Mani che emergono dai flutti, modellate da fogli di giornale che gridano muti le parole che ogni giorno invadono le nostre case. Ma cosa fanno ai nostri cuori? Li induriscono? Li addolorano? L’altare della reposizione della basilica di Santa Caterina quest’anno ha voluto unire i simboli tradizionali del giovedì santo a un’immagine forte di attualità e di riflessione. L’emergenza immigrazione, il dramma di Cutro e tutto quello che il mare ci sta comunicando nel modo più tragico non possono restare fuori da questi giorni pasquali in cui celebriamo la morte e la vita.
Accanto alla presenza salvifica di Cristo Eucarestia c’è la scena cruda di un’umanità che affoga, mentre il messaggio di Gesù ci ricorda di amarci gli uni gli altri.
Sembriamo orami assuefatti a ciò che accade quotidianamente, da non sentire quasi più il turbamento che sarebbe umano provare davanti a ciò che sappiamo essere ingiusto e crudele. Ci basta spegnere il televisore o non spulciare più i social per girarci dall’altra parte e continuare la nostra routine.

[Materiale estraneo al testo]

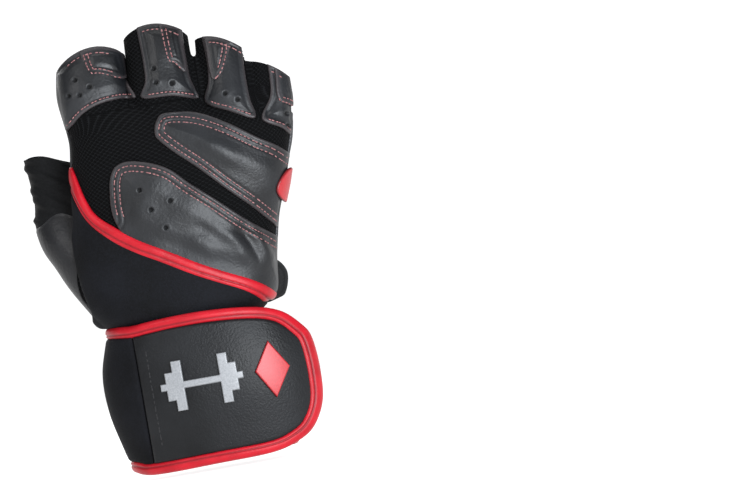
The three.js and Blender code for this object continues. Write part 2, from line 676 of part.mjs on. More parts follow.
// Wrist
const bindingOut = GAP + CUFF_BINDING_THICKNESS;
const bindingTop = CUFF_HEIGHT - CUFF_BINDING_THICKNESS;
const cuffHollow = cuffBody(-CUFF_WALL, CUFF_HEIGHT, CUFF_HEIGHT).add(handBody(GAP, false));
const cuffWrap = cuffBody(0, 0, 0)
  .subtract(cuffHollow)
  .intersect(slab(CUFF_BINDING_THICKNESS + GAP, bindingTop - GAP));
piece('cuff_wrap', cuffWrap, COLORS.neoprene, 0.8, 0);
const edgeBand = cuffBody(bindingOut, 0, 0).subtract(cuffHollow);
const cuffRoom = cuffBody(GAP, 0, 0).intersect(slab(CUFF_BINDING_THICKNESS, bindingTop));
const bindingRing = edgeBand.subtract(cuffRoom);
const topRing = bindingRing.intersect(slab(CUFF_HEIGHT - CUFF_BINDING_WIDTH, 2 * REACH));
piece('cuff_binding_top', topRing, COLORS.binding, 0.45, 0);
const bottomRing = bindingRing.intersect(slab(-REACH, CUFF_BINDING_WIDTH));
piece('cuff_binding_bottom', bottomRing, COLORS.binding, 0.45, 0);

// Strap: it lies over the cuff on the back and its rounded end stands off the cuff
const strapShift = STRAP_SHIFT * CUFF_WIDTH;
const strapSections = cuffRows.map((row) => ({
  ...row,
  x: row.x + strapShift,
  wide: row.wide + strapShift,
}));
const strapBody = (grow) => loft(
  extended(strapSections, CUFF_BINDING_WIDTH, CUFF_BINDING_WIDTH),
  HAND_POINTS,
  grow,
).add(cuffBody(grow, CUFF_BINDING_WIDTH, CUFF_BINDING_WIDTH));
const cuffOutline = (rows) => smoothOutline(
  rows.map(([x, z]) => [x * CUFF_WIDTH, z * CUFF_HEIGHT]),
  true,
);
const strapIn = bindingOut + GAP;
const strapOut = strapIn + STRAP_THICKNESS;
const strapEnd = STRAP_END_Y * CUFF_DEPTH;
const strapEdge = cuffOutline(STRAP_OUTLINE);
const strapInside = offsetOutline(strapEdge, -STRAP_BINDING_WIDTH);
const strapRing = prism(strapEdge, -REACH, strapEnd)
  .subtract(prism(strapInside, -2 * REACH, REACH));
const strapField = prism(offsetOutline(strapInside, -GAP), -REACH, strapEnd);
const strapSeam = STRAP_SEAM * CUFF_WIDTH;
const strapLayer = strapBody(strapOut).subtract(strapBody(strapIn));
const strapEdgeLayer = strapBody(strapOut + BINDING_RISE).subtract(strapBody(strapIn));
piece('strap_binding', strapEdgeLayer.intersect(strapRing), COLORS.binding, 0.45, 0);
const strapNeoprene = strapLayer
  .intersect(strapField)
  .intersect(acrossSlab(-2 * REACH, strapSeam - GAP / 2));
piece('strap_neoprene', strapNeoprene, COLORS.neoprene, 0.8, 0);
const strapPanel = strapLayer
  .intersect(strapField)
  .intersect(acrossSlab(strapSeam + GAP / 2, 2 * REACH));
piece('strap_panel', strapPanel, COLORS.leather, 0.5, 0);
const fastener = strapBody(strapIn - GAP)
  .subtract(cuffBody(GAP, 0, 0))
  .intersect(prism(cuffOutline(FASTENER_OUTLINE), -REACH, 0));
piece('strap_fastener', fastener, COLORS.mesh, 0.9, 0);
const badgeLayer = strapBody(strapOut + GAP + BADGE_THICKNESS).subtract(strapBody(strapOut + GAP));
const barbellHalf = (side) => BARBELL_STEPS.map(([x, z]) => (
  new THREE.Vector2(x * CUFF_WIDTH, (BARBELL_HEIGHT + side * z) * CUFF_HEIGHT)
));
const barbell = [...barbellHalf(-1), ...barbellHalf(1).reverse()];
piece('badge_barbell', badgeLayer.intersect(prism(barbell, -REACH, 0)), COLORS.badge, 0.4, 0);
const diamond = DIAMOND_OUTLINE.map(([x, z]) => (
  new THREE.Vector2(x * CUFF_WIDTH, z * CUFF_HEIGHT)
));
piece('badge_diamond', badgeLayer.intersect(prism(diamond, -REACH, 0)), COLORS.binding, 0.4, 0);

const glove = new THREE.Group();
glove.name = 'weightlifting_glove';
glove.add(...parts);

export default glove;
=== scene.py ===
import math
import random

import bpy
import numpy as np
from mathutils import Matrix, Vector
from mathutils.bvhtree import BVHTree


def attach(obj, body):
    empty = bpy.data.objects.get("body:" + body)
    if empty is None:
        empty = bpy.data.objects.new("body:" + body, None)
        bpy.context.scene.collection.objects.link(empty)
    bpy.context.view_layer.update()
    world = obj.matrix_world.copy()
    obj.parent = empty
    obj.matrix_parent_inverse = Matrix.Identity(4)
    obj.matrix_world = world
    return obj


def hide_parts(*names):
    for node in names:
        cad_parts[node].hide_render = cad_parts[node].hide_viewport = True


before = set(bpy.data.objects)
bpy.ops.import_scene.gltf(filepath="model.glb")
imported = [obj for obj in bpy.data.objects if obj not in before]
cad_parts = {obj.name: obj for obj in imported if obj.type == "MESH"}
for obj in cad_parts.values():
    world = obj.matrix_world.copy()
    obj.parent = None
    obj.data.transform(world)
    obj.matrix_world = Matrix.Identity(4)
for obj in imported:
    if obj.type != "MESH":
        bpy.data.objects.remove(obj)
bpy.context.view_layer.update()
bpy.ops.object.select_all(action="DESELECT")
random.seed(7)
rng = np.random.default_rng(7)
MM = 0.001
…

In questo quadro, offerto dai frati di Santa Caterina e da chi ha collaborato con loro nella realizzazione dell’opera in cartapesta, c’è un monito importante che dovremmo sentire risuonare dentro in ogni preghiera che la Pasqua ci inviterà a fare. Il pane del banchetto dell’ultima cena sia condiviso con i fratelli non solo nelle intenzioni, ma concretamente nelle azioni piccole e grandi che possiamo fare per rendere meno straziante il mondo che ci riscopre più isole che donne e uomini uniti nell’amore.